By 7:00, Hannah’s lunch was packed and the budget was sorted. With keys, jackets, and backpack in tow, Norah and Hannah walked hand-in-hand down the four blocks to John Simmons Elementary. Hannah’s braces made click-clack sounds every step and Norah always made her mind her posture, warning her not to sag into her backpack or overcompensate too much. Hannah was in a constant state of retraining, relearning, and rehabilitation. Her brain was easily bored by a body pulled out of shape by spina bifida, eager to dismiss her limitations whenever possible. At 7:30, Norah headed for the Briar Avenue subway and slid her card to get into the station. She opened the Go Nightly Diner Monday through Friday, working the breakfast rush from 8:00 a.m. to 11:00 a.m. and lunch from 11:00 a.m. to 3:00 p.m. Then, she had to cash out and pick up Hannah.

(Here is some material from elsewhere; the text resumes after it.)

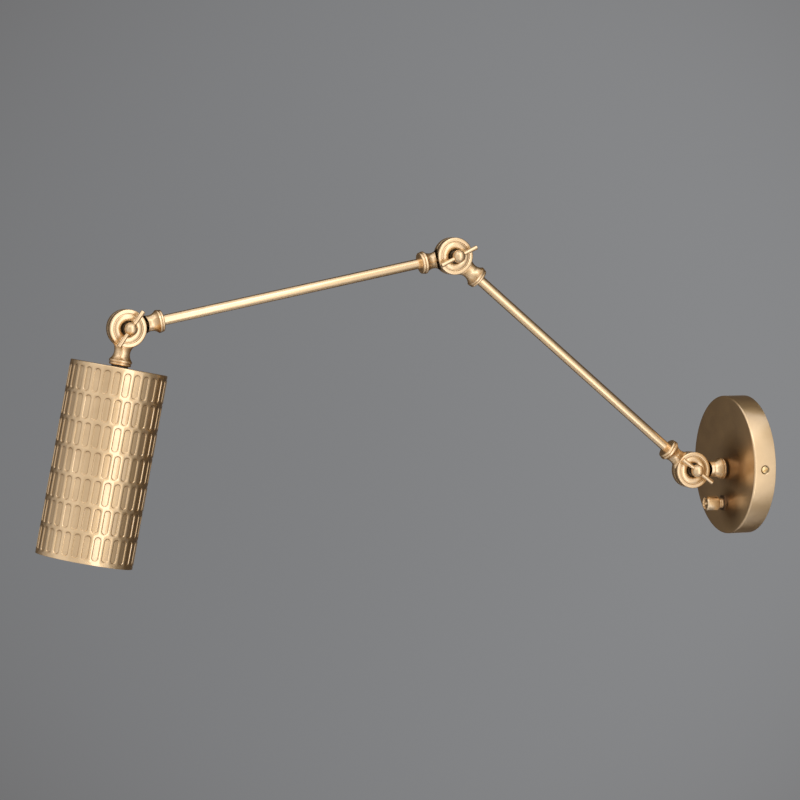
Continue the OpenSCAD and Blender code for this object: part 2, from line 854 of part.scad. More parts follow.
module elbow_tommy_bar() color("wheat") {
    translate(elbow_joint) heading(elbow_tommy_heading) to_front() tommy_bar();
}

module shade_clamp_screw() color("wheat") {
    translate(shade_joint) heading(shade_tommy_heading) to_front() clamp_screw();
}

module shade_tommy_bar() color("wheat") {
    translate(shade_joint) heading(shade_tommy_heading) to_front() tommy_bar();
}

// Half section of the knob: x is the radius and y the distance from the wall
module knob_section() {
    knob_r = knob_d / 2;
    dish_floor = knob_front - knob_dish;
    difference() {
        union() {
            translate([0, knob_back]) square([knob_neck_r, knob_neck_len + over]);
            translate([0, knob_shoulder]) square([knob_r, knob_len]);
        }
        // rounded back edge
        difference() {
            translate([knob_r - knob_back_r, knob_shoulder - over])
                square([knob_back_r + over, knob_back_r + over]);
            translate([knob_r - knob_back_r, knob_shoulder + knob_back_r])
                circle(r = knob_back_r, $fn = 48);
        }
        translate([knob_r, knob_front]) rotate(45) square(knob_bevel * sqrt(2), center = true);
        translate([-over, dish_floor]) square([knob_r - knob_rim_w + over, knob_dish + over]);
        // grooves round the neck
        for (third = [1, 2]) translate([knob_neck_r, knob_back + third * knob_neck_len / 3])
            circle(r = neck_groove_r, $fn = 24);
        // blind hole for the shaft
        translate([-over, knob_back - over])
            square([shaft_r + socket_fit + over, shaft_grip + over]);
    }
    translate([0, dish_floor]) intersection() {
        circle(r = knob_bead_r, $fn = 48);
        square(knob_bead_r);
    }
}

module dimmer_knob() color("#c8965a") {
    translate([0, 0, -knob_drop]) out_from_wall() rotate_extrude() knob_section();
}

module dimmer_shaft() color("silver") {
    shaft_start = plate_inside - dimmer_t / 2 + turning_gap;
    translate([0, 0, -knob_drop]) out_from_wall() translate([0, 0, shaft_start])
        cylinder(r = shaft_r, h = knob_back + shaft_grip - shaft_start);
}

wall_plate();
wall_bracket();
side_screws();
earth_screw();
terminal_block();
base_knuckle();
base_nipple();
base_spacer();
base_locknut();
base_friction_washer();
base_cap_nut();
dimmer_case();
dimmer_nut();
lower_arm_base_knuckle();
lower_arm_tube();
lower_arm_elbow_knuckle();
upper_arm_elbow_knuckle();
upper_arm_tube();
upper_arm_shade_knuckle();
upper_arm_friction_washers();
upper_arm_cap_nuts();
shade_knuckle();
shade_spacer();
shade_nipple();
shade();
shade_locknut();
lampholder_cap();
lampholder_body();
base_clamp_screw();
base_tommy_bar();
elbow_clamp_screw();
elbow_tommy_bar();
shade_clamp_screw();
shade_tommy_bar();
dimmer_knob();
dimmer_shaft();
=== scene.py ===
"""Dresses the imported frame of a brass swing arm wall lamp.

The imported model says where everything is: the joints, the shade's axis and the boxes of the
nodes. Each class below makes the pieces of one sub-assembly in its own workshop frame, in
millimetres, and sets them on the frame, in metres.
"""

import json
import logging
import math
from dataclasses import dataclass, field
from enum import Enum
from typing import Iterator, Sequence

import bmesh
import bpy
from mathutils import Matrix, Vector

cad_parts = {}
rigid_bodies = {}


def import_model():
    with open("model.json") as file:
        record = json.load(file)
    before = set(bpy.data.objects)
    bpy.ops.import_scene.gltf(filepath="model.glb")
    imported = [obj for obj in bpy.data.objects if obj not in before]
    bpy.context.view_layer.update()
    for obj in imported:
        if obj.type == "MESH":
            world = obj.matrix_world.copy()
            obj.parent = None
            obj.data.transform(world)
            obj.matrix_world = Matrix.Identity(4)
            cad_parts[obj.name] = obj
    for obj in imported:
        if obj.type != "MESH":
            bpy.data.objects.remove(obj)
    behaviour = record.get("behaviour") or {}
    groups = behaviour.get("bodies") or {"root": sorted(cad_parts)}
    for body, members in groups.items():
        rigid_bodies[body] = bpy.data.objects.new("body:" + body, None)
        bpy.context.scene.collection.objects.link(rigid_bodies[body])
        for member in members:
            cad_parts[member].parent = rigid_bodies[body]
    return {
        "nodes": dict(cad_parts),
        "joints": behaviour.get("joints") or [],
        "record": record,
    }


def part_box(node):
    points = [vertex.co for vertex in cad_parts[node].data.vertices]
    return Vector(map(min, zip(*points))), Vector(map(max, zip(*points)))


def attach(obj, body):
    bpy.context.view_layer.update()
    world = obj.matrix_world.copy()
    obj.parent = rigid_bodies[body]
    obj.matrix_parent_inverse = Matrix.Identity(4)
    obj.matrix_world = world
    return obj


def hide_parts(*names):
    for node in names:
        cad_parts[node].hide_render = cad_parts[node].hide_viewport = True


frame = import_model()

MM = 0.001
LOCAL = "workshop_mm"
# Name of the mesh attribute that carries the flutes' patina and painted shade.
PATINA_AND_SHADE_ATTR = "patina_and_shade"
LOG = logging.getLogger("wall_lamp")
TO_X = Matrix.Rotation(math.pi / 2, 4, "Y")

Colour = tuple[float, float, float]
Point = tuple[float, float]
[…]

After dropping Hannah off at school, Norah met Diane at her job at the dentist’s office to pick up the cash—plus the extra fifty her sister snuck into the envelope. They silently agreed not to speak of it, and Norah dashed for the subway to make it to work before the end of the breakfast rush. The day shift manager, Rod, had already blown up her phone with empty threats by the time she checked it at 9:10. She sat in the back of the last car and tried to get her blood pressure down. Then, hearing the first crunch of steel as the train careened off the tracks, all Norah could think was what would become of her daughter without her.
Hannah built a fort with two makeshift beds under a starry, blue canopy the night Norah came home from
the hospital. She told her mother they were camping in the Ozarks. She had wanted to say that they were camping in the Appalachian Mountains, but she couldn’t pronounce it right yet, and she had seen pictures of the Ozarks in her geography textbook. It seemed like a sensible second choice. After the procession of concerned family, assuring phone calls, and pans and pans of baked dishes, Norah was happy to camp anywhere.
“What was it like?” Hannah asked. Her eyes narrowed into slits behind thick, plastic glasses. Her little fingers were busy stringing together the second in a procession of flower crowns. She had learned the craft from her older cousin, Temperance. Norah was already wearing the first attempt, which was made of blue and orange paper flowers. “You know, the accident? Was it scary?”
Lying on her cot, Norah stared up at the make-believe sky. Something about the question made her mouth dry; her tongue stuck to the roof of it. “Of course it was scary. But I wasn’t scared. I was just worried about you.”
“You didn’t get scared?”
“Nope.”
“Was it because you didn’t get hurt?” Hannah carefully alternated between the colors of her paper flowers—pink to yellow to white. “Billy Thompson said you didn’t get hurt and that it wasn’t fair because his dad got hurt on the train and he didn’t come back like you did.”
“I did get hurt.”
“Yeah, but you came back okay.”
Sitting up, Norah sighed. “I’m really sorry about your friend Billy.”
“He’s not my friend.”
“Okay, well, I’m still sorry. And you should be, too. Sometimes, stuff happens and you can’t control it, but you still have to be a good person about it. Billy and his mom are going through a lot right now, and you need to remember that.”
Looking down at her crown, Hannah frowned with scrunched shoulders. “I’m glad Billy’s dad died, because that means you lived instead. That’s bad, right?”
Norah pushed a wayward piece of mousy-brown hair from her daughter’s face. “It’s not bad, honey. You can still be happy, even if other people are sad.”